Thalidomide: si è indennizzati solo se nati tra il 1959 e il 1965

da guardian.co.uk

(di Elisabetta Cannone)
In Germania lo chiamavano perfino “baby sitter dei bambini”. Ma quello che doveva essere un semplice farmaco antinausea, un blando sedativo dato alle donne incinte si è rivelato una vera tragedia per migliaia di persone. Perché gli effetti del thalidomide (farmaco prodotto dalla casa tedesca Grunenthal e immesso nel commercio nel 1957 con diversi nomi) non si sono fatti attendere.
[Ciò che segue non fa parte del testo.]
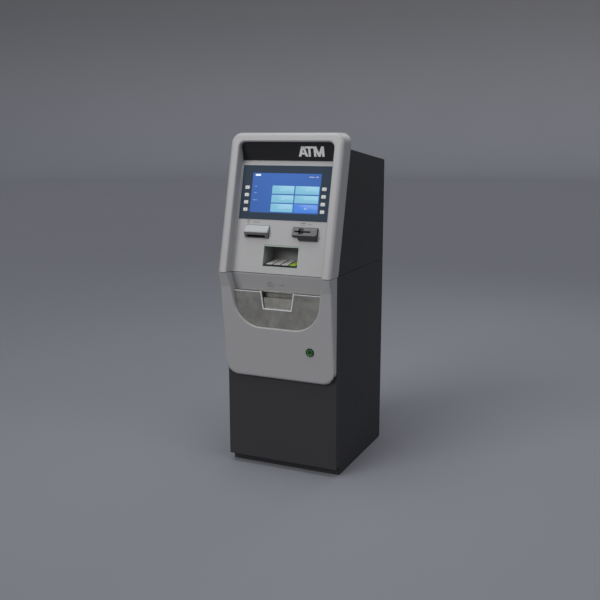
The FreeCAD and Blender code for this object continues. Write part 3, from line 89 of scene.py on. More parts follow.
class Finish:
    """A material under construction: a Principled shader whose varying inputs are fed by expressions."""

    def __init__(self, name, colour, roughness=0.5, **uniform):
        self.material = bpy.data.materials.new(name)
        self.material.use_nodes = True
        self.tree = self.material.node_tree
        self.shader = self.tree.nodes["Principled BSDF"]
        self.shader.inputs["Base Color"].default_value = (*colour, 1)
        self.shader.inputs["Roughness"].default_value = roughness
        for socket, value in uniform.items():
            self.shader.inputs[socket.replace("_", " ")].default_value = value
        self.colour = colour

    def node(self, kind, settings, values, output=0):
        made = self.tree.nodes.new(kind)
        for setting, value in settings.items():
            if setting == "stops":
                self.set_stops(made.color_ramp, value)
            else:
                setattr(made, setting, value)
        for socket, value in values.items():
            self.feed(made.inputs[socket], value)
        return Wire(self, made.outputs[output])

    @staticmethod
    def set_stops(ramp, stops):
        while len(ramp.elements) < len(stops):
            ramp.elements.new(0.5)
        for element, (position, colour) in zip(ramp.elements, stops):
            element.position = position
            element.color = (*colour, 1)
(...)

In tutto il mondo sono stati circa 20mila i bambini nati con la focomelia, una malformazione congenita che li ha privati di gambe e braccia, o gravemente deformati. Una patologia così grave che nel 1961 ha costretto la Germania a ritirare il farmaco. L’Italia, dove le vittime sono diverse centinaia anche se non c’é un censimento ufficiale, lo farà con un anno di ritardo. E con ancora più ritardo, il ministero della Salute nel 2007 con la legge 244 del 2007 (cosiddetta finanziaria per l’anno 2008) all’articolo 2, comma 363 riconosce un indennizzo “ai soggetti affetti da sindrome di talidomide determinata da somministrazione dell’omonimo farmaco”. Una svolta per chi è nato malformato, ma solo tra il 1959 e il 1965. Il problema sta proprio in quell’arco temporale così netto. Perché di bimbi con la focomelia da thalidomide ne sono nati anche dopo il 1965. E oggi chiedono allo Stato di essere riconosciuti e indennizzati. Lo sta facendo Monica, siciliana che oggi sta a Verona. Lei come si vive senza braccia per colpa del thalidomide lo sa benissimo. Lo sa dal 1969, quando è nata senza il braccio destro (solo un dito uncinato) e con quello sinistro tutto attaccato e tre dita. “Per i miei è stata come una vergogna, nessuno era mai nato così – racconta Monica -. A quattro anni mia madre se n’è andata e mio padre mi ha messo in vari istituti perché non riusciva ad accudirmi”. Difficile immaginare come si possa vivere senza usare le mani per qualsiasi cosa: prendere un bicchiere, spostarsi i capelli, mangiare, fare una vita normale. Altrettanto difficile chiederlo. Monica lo spiega da sola. “Com’é la mia giornata tipo? Non esiste, ci sono alti e bassi. Puoi iniziarla bene e poi un gesto, una parola ti buttano giù. Ma non è quello che accade fuori a ferire, ci sono abituata – spiega –. Quello che mi ha ferito è stato non poter prendere in braccio i miei tre figli (tutti sani – precisa Monica –, quello che ho non si trasmette) e mio nipote”. Dolore e rabbia, perché quello di Monica non è una disgrazia e nemmeno destino maledetto: “mia madre ha preso il thalidomide per minacce di aborto”.
Dal 2009 la consapevolezza di non essere l’unica. Da lì la forza e il coraggio di essere la prima in Italia a intraprendere una battaglia legale perché sia riconosciuta vittima del thalidomide, anche se per lo Stato italiano la sua data di nascita non lo consente. “È assurdo e umiliante – dice Monica – se guardi me e un indennizzato abbiamo le stesse identiche malformazioni. E allora perché lui sì e io no?”. “Sei mesi fa abbiamo sollevato una questione di legittimità costituzionale perché si possa aprire una breccia in questa incredibile storia – spiega l’avvocato Ermanno Zancla, legale della signora Monica -. Riteniamo che anche i nati prima e dopo questo ingiustificato sbarramento temporale abbiano il diritto di essere quantomeno visitati dalla Commissione medica competente. E poi – aggiunge il legale – come per le cause già intentate con successo in materia di sangue infetto, con il collega Stefano Bertone di Torino e un collegio di professori universitari specialisti della materia stiamo preparando una class action contro il ministero della Salute perché riconosca, oltre l’indennizzo, anche un congruo risarcimento a tutte queste persone”.